All I see is the common factors of the AsRock junk card, my opinion, and the fact that those games all use CPU intensive game engines. Apex and Rust both use engines written in C++. BDO is it's own thing but also very CPU intensive, but consoles seem to run it ok-ish.
Try running that RX 5700 XT with the 20.8.3 driver and see if that crashes the PC or the FPS is just poor. Use the AMD ctrl+shift+o to display the GPU/CPU usage, instead of the metrics overlay so you can see that the CPU is doing most of the work. That's provided it doesn't crash.
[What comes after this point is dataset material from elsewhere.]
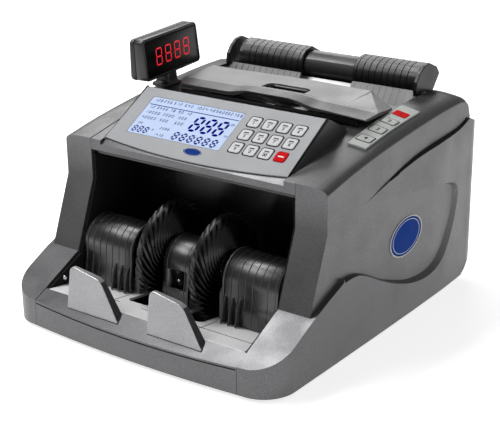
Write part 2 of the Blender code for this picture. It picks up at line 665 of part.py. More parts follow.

Then you'll need to see if the Gigabyte card handles the game(s). If it does as I suspect it will, albeit not the best FPS due to game engines and possibly some future driver improvements, return that AsRock for RMA and sell it or get your money back.
Black Desert definitely uses the GPU a lot more, that's my base 'testing' ground tbh when it comes to trying to force a crash
Missing the point. That game should be CPU intensive, causing a crash because the GPU isn't handling it well due to the coding used. As in FarCry5 or New Dawn, it uses more CPU than GPU, hence more VRAM and less than optimal frame rates with my former RX 5600 XT. This RX 6800 does better and can do Ultra with the fullest of textures but I still need to set textures to "2" to get over 100 FPS. The game's both use roughly 45-60% CPU and 30-40% GPU and 11GB VRAM over time. They start out at 5GB VRAM and wind up at ~11GB after playing for over an hour. Just storing textures, waiting for the CPU to decode them for the GPU to finally do the rest.
guys its a driver issue read other peoples post before posting
@Coffeecatstop trolling thanks, you don't seem to read any thread , beginning by this one
Furthermore, I observed a regular pattern (they don't appear to be so random as I thought previously?)